The Trump campaign has given Facebook more than $US70 ($96) million this year alone. And in exchange for this deluge of wealth, Facebook is providing the Trump campaign the resources it needs to attack the election process. It is a transactional relationship. Trump is not just another common user whose free speech we must be defended at all cost.

Trump is driving proverbial dump trucks full of cash to Menlo Park.

Trump is using the full weight of the U.S. government to attack one of Facebook top competitors.

Trump meets personally, sometimes secretly, with Mark Zuckerberg, at his home.

The damage is already done; Facebook’s inaction saw to that. All one can hope for now is that poll workers have the proper resources and support at their disposal to get an already overly burdensome job done properly — because there are some safeguards built into the process. In the best-case scenario, election officials will know which voters received absentee ballots and, ideally, prevent those people from voting again (unless they surrender an unmailed absentee ballot first.)

That is how things are supposed to work, provided there are no kinks in the process, which, unfortunately, there often are. Nearly anyone, by the way, can obtain a provisional ballot simply by signing a piece of paper claiming the ballot they were mailed went missing. (Fingers crossed those get cross-checked properly, too.) But of course, there’s the mismanaged covid-19 crisis, which has led to a shortage of poll workers nearly everywhere. What level of chaos this might bring on Election Day is yet to be seen, though the characteristically long lines around urban voting centres are all but guaranteed.

Perhaps the biggest damage caused by Facebook’s inaction is the possibility that millions of people who’ve already voted show up at understaffed polling locations for literally no reason, extending the lines further, making social distancing even more difficult, and causing even more people to get sick — a small percentage of whom, we know, will die.
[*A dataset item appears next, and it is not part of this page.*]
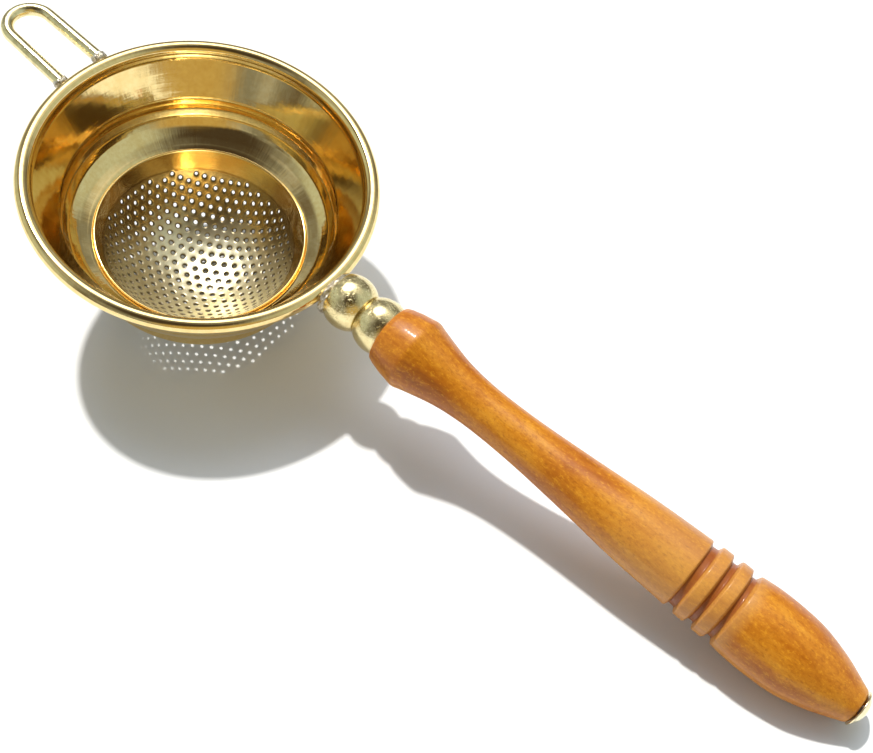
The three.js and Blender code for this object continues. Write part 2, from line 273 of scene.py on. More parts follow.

Anyone who shows up to the polls on Election Day demanding to know if their absentee ballot has already been counted is unlikely to be satisfied by the answer they receive — because the actual answer, in almost every case, will be “no.” That’s simply not how the process works. Hopefully very few take this response conspiratorially. Hopefully, they haven’t been listening too closely to Trump’s baseless, preemptive allegations that an election — the core processes of which haven’t even begun — will be “rigged” against him.

Hopefully, no one takes his advice and ends up in prison for it. It could cost them the right to vote. According to the Sentencing Project, of the 28 states in which double voting is a felony, 12 do not allow those with felony convictions to vote while imprisoned or on probation or parole. In eight states — Alabama, Arizona, Florida, Kansas, Nebraska, Nevada, Tennessee, and Virginia — anyone convicted of voting twice would be prevented from ever casting another vote in that state.